Acclimation

Shipped fish are highly stressed and do not acclimate as smoothly as local fish. Acclimation is key for survival of your fish. If these steps are not completed during acclimation, your fish will unlikely survive. 

I take quality control quite seriously and only send fish out that are feeding, active & tank hardened for several weeks. Therefore, In every instance where a fish has died within 24-48 hours, through customer feedback & discussion, improper acclimation has always been the cause.

Step 1. Place fish & bag water into an EMPTY/CLEAN tub

Step 2. Put prime & airstone. (Or any ammonia detoxifier)  Prime is very helpful due to ammonia detoxification. Due to carbon dioxide in the bag, the water is now very acidic. Once acidic water is exposed to air, ammonia toxicity increases by 10 fold causing more ammonia burn & stress to the animal killing them slowly. 

Step 3. Start drip acclimation using airline tubing. You may find videos of this online. Most videos will show the water dripping, however, please INSTEAD have a slow CONNECTED CONTINUOUS STREAM rather than dripping. Dripping is too slow and will not raise ph in time and will therefore shock your fish. (Will soon upload a demonstration). IF YOUR FISH IS BIG, PH DIFFERENCE OF THE SHIPPING BAG & YOUR TANK WILL BE HIGHER eg. Most of the times PH of shipping bag is 4. Your tank ph is usually around 8. From ph4 to ph8 you will need a longer time and also faster stream of water to get it all the way up to ph8. 

Good rule: Just check if ph and salinity of the shipping bag & your tank is the same before netting your fish in. 

Step 4. Drip acclimate for 1 hour WHILE scooping water out. As water doubles in volume, scoop out water until the water level is just above the fish’s head & repeat this process for the entire hour. 

Note: Do not exceed 1 hour for acclimation. Acclimations that last too long will kill the fish with decreased oxygen, stress from being in a container and elevated ammonia levels. Acclimation too short will also shock the fish as it was not given enough time to match your parameters.

Step 5. To make sure the fish is ready to enter the aquarium, test if salinity & ph in the acclimation tub matches the aquarium.
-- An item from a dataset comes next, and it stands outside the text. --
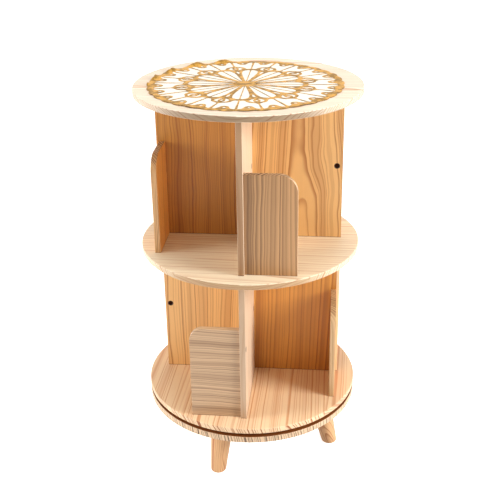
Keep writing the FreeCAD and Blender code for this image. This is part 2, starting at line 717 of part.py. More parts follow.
upper_plate = plate(
    "bearing_upper_plate", "Sizes.turn_gap - Sizes.plate_thick",
    f"{BALL_PLANE} + Sizes.race_split", "Sizes.turn_gap - Sizes.plate_thick / 2",
)
race_groove(upper_plate)
round_opening(
    upper_plate, "Sizes.race_radius - Sizes.race_width / 2",
    "Sizes.turn_gap - Sizes.plate_thick", "Sizes.plate_thick",
)
FLANGE_TOP = "Sizes.turn_gap - Sizes.ring_play"
LIP_TOP = f"{FLANGE_TOP} - Sizes.ring_thick - Sizes.ring_play"
lip = sketch_on(upper_plate, "XZ_Plane", "Lip")
lip_root = "Sizes.race_radius - Sizes.race_width / 2 + Sizes.plate_thick"
polygon(lip, [
    ("Sizes.lip_radius", f"{LIP_TOP} - Sizes.plate_thick"), (lip_root, f"{LIP_TOP} - Sizes.plate_thick"),
    (lip_root, LIP_TOP), ("Sizes.lip_radius", LIP_TOP),
])
lip_ring = upper_plate.newObject("PartDesign::Revolution", "LipRing")
lip_ring.Profile = lip
lip_ring.ReferenceAxis = (lip, ["V_Axis"])
lip_ring.Angle = 360
doc.recompute()
plate_screw_holes(upper_plate, "Sizes.plate_thick", "Sizes.turn_gap - Sizes.plate_thick", backwards=True)
lift(upper_plate, BEARING_Z)
node(upper_plate, "bearing_upper_plate")

ring_body = new_body("bearing_retaining_ring")
section = sketch_on(ring_body, "XZ_Plane", "Section")
wall = "Sizes.ring_radius - Sizes.ring_thick"
polygon(section, [
    ("Sizes.ring_radius - Sizes.ring_foot", "Sizes.plate_thick"),
    ("Sizes.ring_radius", "Sizes.plate_thick"),
    ("Sizes.ring_radius", f"{FLANGE_TOP} - Sizes.ring_thick"),
    ("Sizes.lip_radius + Sizes.ring_overlap", f"{FLANGE_TOP} - Sizes.ring_thick"),
    ("Sizes.lip_radius + Sizes.ring_overlap", FLANGE_TOP),
    (wall, FLANGE_TOP),
    (wall, "Sizes.plate_thick + Sizes.ring_thick"),
    ("Sizes.ring_radius - Sizes.ring_foot", "Sizes.plate_thick + Sizes.ring_thick"),
])
turned = ring_body.newObject("PartDesign::Revolution", "Turned")
turned.Profile = section
turned.ReferenceAxis = (section, ["V_Axis"])
turned.Angle = 360
doc.recompute()
lift(ring_body, BEARING_Z)
node(ring_body, "bearing_retaining_ring")

cage = new_body("bearing_ball_cage")
outline = sketch_on(cage, "XY_Plane", "Outline", f"{BALL_PLANE} - Sizes.cage_thick / 2")
circle(outline, "0", "0", "Sizes.race_radius + Sizes.cage_width / 2", "outer")
circle(outline, "0", "0", "Sizes.race_radius - Sizes.cage_width / 2", "inner")
pad(cage, outline, "Sizes.cage_thick")
drill = sketch_on(cage, "XY_Plane", "BallHole", f"{BALL_PLANE} - Sizes.cage_thick / 2")
circle(drill, "Sizes.race_radius", "0", "Sizes.ball_radius + Sizes.ball_play", "ball")
repeat(cage, pocket(cage, drill, "Sizes.cage_thick", backwards=True), "Sizes.ball_count")
lift(cage, BEARING_Z)
node(cage, "bearing_ball_cage")

balls = []
for k in range(int(sizes.ball_count)):
    angle = 2 * math.pi * k / sizes.ball_count
    ball = doc.addObject("Part::Sphere", "Ball")
    ball.setExpression("Radius", "Sizes.ball_radius")
    ball.setExpression("Placement.Base.x", f"Sizes.race_radius * {math.cos(angle):.9f}")
    ball.setExpression("Placement.Base.y", f"Sizes.race_radius * {math.sin(angle):.9f}")
    ball.setExpression("Placement.Base.z", f"{BEARING_Z} + {BALL_PLANE}")
    balls.append(ball)
group("bearing_balls", balls)

PLATE_SCREW = (
    "Sizes.plate_screw_radius", "Sizes.plate_screw_head_radius", "Sizes.plate_screw_head_height", False,
)
HEAD_STAND = "(Sizes.plate_thick + Sizes.plate_screw_head_height)"
PLATE_SCREW_REACH = f"({HEAD_STAND} + Sizes.plate_screw_length - Sizes.plate_screw_spare)"
for name, z, up in (
    ("bearing_base_screws", f"{BEARING_Z} + {HEAD_STAND}", 1),
    ("bearing_board_screws", f"{LOWER_Z} - {HEAD_STAND}", -1),
):
    group(name, [
        aim(screw(PLATE_SCREW_REACH, *PLATE_SCREW), x, y, z, Vector(0, 0, up))
        for x, y in arm_points("Sizes.plate_screw_out", "Sizes.plate_screw_out", "0")
    ])


# Openwork mat: a white film under a net of gold lines, laid out as a plain rosette of twelve petals
MAT_PETALS = 12
PETAL_PITCH = 360 / MAT_PETALS
SCALLOPS_PER_PETAL = 3
CORNER_SHARE = 0.35                  # of a hole's shorter side, taken by the arc at its corner
net_field = mat_radius - sizes.mat_rim

# The holes of one petal's sector. A corner is its radius as a share of the field's, its angle from the
# petal's middle in petal pitches, and a step aside from there in line widths.
PETAL_HALF = [
    (0.07, 0, 0.4), (0.2, 0.35, -0.4), (0.35, 0.36, 0), (0.49, 0.35, 0), (0.59, 0.27, 0), (0.64, 0, 0.5),
]
WEDGE_DROP = [(0.41, 0.5, 0), (0.53, 0.57, 0), (0.57, 0.5, 0), (0.53, 0.43, 0)]
LOOP_CRESCENT = [
    (0.61, 0.5, -0.5), (0.64, 0.33, 0), (0.69, 0.27, 0), (0.735, 0.34, 0), (0.755, 0.5, -0.5),
    (0.73, 0.43, 0), (0.69, 0.39, 0), (0.65, 0.42, 0),
]
LOOP_EYE = [(0.655, 0.5, 0), (0.69, 0.555, 0), (0.72, 0.5, 0), (0.69, 0.445, 0)]
FIELD_CELL = [
    (0.675, 0, 0.5), (0.67, 0.15, 0), (0.75, 0.245, 0), (0.79, 0.5, -0.5), (1, 0.5, -1.2),
    (0.97, 0.38, 0), (0.9, 0.33, 0), (0.88, 0.25, 0), (0.9, 0.17, 0), (0.97, 0.12, 0), (1, 0, 1.2),
]
FAN_EYE = [(0.905, 0.25, 0), (0.94, 0.295, 0), (0.965, 0.25, 0), (0.94, 0.205, 0)]
SINGLE_HOLES = (WEDGE_DROP, LOOP_EYE)
MIRRORED_HOLES = (PETAL_HALF, LOOP_CRESCENT, FIELD_CELL, FAN_EYE)


def polar(radius, degrees):
    angle = math.radians(degrees)
    return Vector(radius * math.cos(angle), radius * math.sin(angle), 0)


def hole_wire(corners, middle, side=1):
    """A hole's outline: straight sides with an arc at each corner, tangent to both sides."""
    points = []
    for share, pitches, lines in corners:
        radius = share * net_field
        aside = pitches * PETAL_PITCH + math.degrees(lines * sizes.mat_line / radius)
        points.append(polar(radius, middle + side * aside))
    count = len(points)
    bends = []
    for i, here in enumerate(points):
        to_last, to_next = points[i - 1] - here, points[(i + 1) % count] - here
        reach = CORNER_SHARE * min(to_last.Length, to_next.Length)
        to_last.normalize()
        to_next.normalize()
        half = to_last.getAngle(to_next) / 2
        inward = (to_last + to_next).normalize() * (1 - math.sin(half)) / math.cos(half)
        bends.append((here + to_last * reach, here + inward * reach, here + to_next * reach))
    edges = []
    for i, (start, bend, end) in enumerate(bends):
        edges.append(Part.Arc(start, bend, end).toShape())
        edges.append(Part.LineSegment(end, bends[(i + 1) % count][0]).toShape())
    return Part.Wire(edges)


def scalloped_wire():
    """The mat's rim: shallow arcs side by side."""
    count = SCALLOPS_PER_PETAL * MAT_PETALS
    step = 360 / count
    crest = mat_radius + sizes.mat_scallop
    return Part.Wire([
        Part.Arc(
            polar(mat_radius, k * step), polar(crest, (k + 0.5) * step),
            polar(mat_radius, (k + 1) * step),
        ).toShape()
        for k in range(count)
    ])


def lay_mat(item, height):
    item.setExpression("Placement.Base.x", "Sizes.mat_shift_x")
    item.setExpression("Placement.Base.y", "Sizes.mat_shift_y")
    item.setExpression("Placement.Base.z", height)


film = doc.addObject("Part::Cylinder", "Film")
film.setExpression("Radius", "Sizes.board_radius - Sizes.mat_margin - Sizes.mat_film_margin")
film.setExpression("Height", "Sizes.mat_film_thick")
lay_mat(film, MAT_Z)
node(film, "mat_film")

net_wires = [scalloped_wire()]
for k in range(MAT_PETALS):
    middle = k * PETAL_PITCH
    net_wires += [hole_wire(corners, middle) for corners in SINGLE_HOLES]
    net_wires += [hole_wire(corners, middle, side) for corners in MIRRORED_HOLES for side in (1, -1)]
net_face = Part.Face(net_wires, "Part::FaceMakerBullseye")
net = doc.addObject("Part::Feature", "Net")
net.Shape = net_face.extrude(Vector(0, 0, sizes.mat_net_thick))
lay_mat(net, f"{MAT_Z} + Sizes.mat_film_thick")
node(net, "mat_net")

doc.recompute()
for item in doc.Objects:
    if "Invalid" in item.State or "Error" in item.State:
        raise RuntimeError(f"{item.Name} failed: {item.State}")
os.makedirs("parts", exist_ok=True)
for item in nodes:
    shape = item.Shape
    if shape.isNull() or not shape.isValid() or not shape.Solids:
        raise RuntimeError(f"{item.Label} has no valid solid")
for item in nodes:
    item.Shape.exportStep(f"parts/{item.Label}.step")
    print(f"{item.Label}: {len(item.Shape.Solids)} solids, {item.Shape.Volume:.0f} mm3")
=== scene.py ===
# %% [markdown]
# # A two-tier revolving bookcase in pine
# The construction, every board, dowel, screw and bearing piece, comes from the CAD model at its real size.
# This script gives each piece its finish, remakes the soft mat on the top, and sets up a small studio with
# the camera where the photographer stood. Everything is in metres, in the model's own frame: the floor is
# z = 0, the turning axis is x = y = 0, and the front faces -Y.

# %% Load the frame
import json
import math
import bpy
from mathutils import Matrix, Vector

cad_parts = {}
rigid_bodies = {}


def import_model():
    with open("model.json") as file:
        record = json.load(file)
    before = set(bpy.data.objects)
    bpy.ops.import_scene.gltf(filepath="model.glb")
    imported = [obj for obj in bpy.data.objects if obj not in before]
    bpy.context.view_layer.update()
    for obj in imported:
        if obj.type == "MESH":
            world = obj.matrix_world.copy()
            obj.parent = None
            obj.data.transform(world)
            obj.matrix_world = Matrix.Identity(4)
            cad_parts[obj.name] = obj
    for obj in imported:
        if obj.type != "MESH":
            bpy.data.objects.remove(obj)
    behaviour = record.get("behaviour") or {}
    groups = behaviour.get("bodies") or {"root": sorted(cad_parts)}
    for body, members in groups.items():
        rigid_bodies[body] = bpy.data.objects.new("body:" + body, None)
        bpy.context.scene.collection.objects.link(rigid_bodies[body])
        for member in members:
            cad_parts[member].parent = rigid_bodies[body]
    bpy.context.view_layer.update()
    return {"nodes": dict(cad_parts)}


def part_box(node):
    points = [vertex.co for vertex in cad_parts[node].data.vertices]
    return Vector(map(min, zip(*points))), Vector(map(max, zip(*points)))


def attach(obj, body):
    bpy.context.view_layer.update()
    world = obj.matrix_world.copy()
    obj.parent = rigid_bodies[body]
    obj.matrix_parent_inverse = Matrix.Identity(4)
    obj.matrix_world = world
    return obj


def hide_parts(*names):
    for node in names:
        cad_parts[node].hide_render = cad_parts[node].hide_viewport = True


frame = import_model()
nodes = frame["nodes"]

# %% [markdown]
# ## Camera
# The picture was taken from a little to the right of the front and from well above the top board, so the
# lens looks down. Its place was worked out from the ellipses of the round boards, which fix the height, and
# from the uprights, which fix the pitch. A small downward shift of the frame keeps the uprights nearly parallel.

# %% Camera
FRAME_PIXELS = 500
SENSOR = 36.0                        # mm
FOCAL_PIXELS = 894.0
AXIS_PIXEL_ROW = 225.0               # where the lens axis meets the picture
CAMERA_AWAY = 1.7463                 # from the turning axis, along the floor
CAMERA_HEIGHT = 1.2544
CAMERA_AROUND = math.radians(5.535)  # to the right of the front
CAMERA_PITCH = math.radians(23.343)
CAMERA_ROLL = math.radians(-0.773)

bpy.ops.object.camera_add()
camera = bpy.context.object
around = Matrix.Rotation(CAMERA_AROUND, 4, "Z")
camera.matrix_world = (
    around
    @ Matrix.Translation((0, -CAMERA_AWAY, CAMERA_HEIGHT))
    @ Matrix.Rotation(math.pi / 2 - CAMERA_PITCH, 4, "X")
    @ Matrix.Rotation(CAMERA_ROLL, 4, "Z")
)
camera.data.sensor_width = SENSOR
camera.data.lens = FOCAL_PIXELS / FRAME_PIXELS * SENSOR
camera.data.shift_y = (AXIS_PIXEL_ROW - FRAME_PIXELS / 2) / FRAME_PIXELS
bpy.context.scene.camera = camera
print("lens", round(camera.data.lens, 1), "mm, shift", round(camera.data.shift_y, 3))

# %% [markdown]
# ## Node helpers
# A finish is a chain of nodes. Made by hand they are dragged in and wired, and here one small helper adds a node
# with its settings and what feeds it, and another does arithmetic. Nodes that are used often get short names of
# their own further on, where they are first needed.


# %% Node helpers
def put(tree, kind, feeds=None, **settings):
    """Adds a node. feeds gives each input, by name or number, a socket to follow or a plain value."""
    made = tree.nodes.new("ShaderNode" + kind)
    for name, value in settings.items():
        setattr(made, name, value)
    for key, source in (feeds or {}).items():
        if isinstance(source, bpy.types.NodeSocket):
            tree.links.new(source, made.inputs[key])
        else:
            made.inputs[key].default_value = source
    return made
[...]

Step 6. Net fish into aquarium & discard all acclimation water. (Do not get any acclimation water inside the tank!!)

The key is to try get as much shipping water out & and the same time slowly letting the animal adjust to its new environment. Similar to giving a human baby a bath. It is less stressful for the baby to enter room temperature water then gradually adding hot water to make the water warmer rather than placing the baby straight into hot water.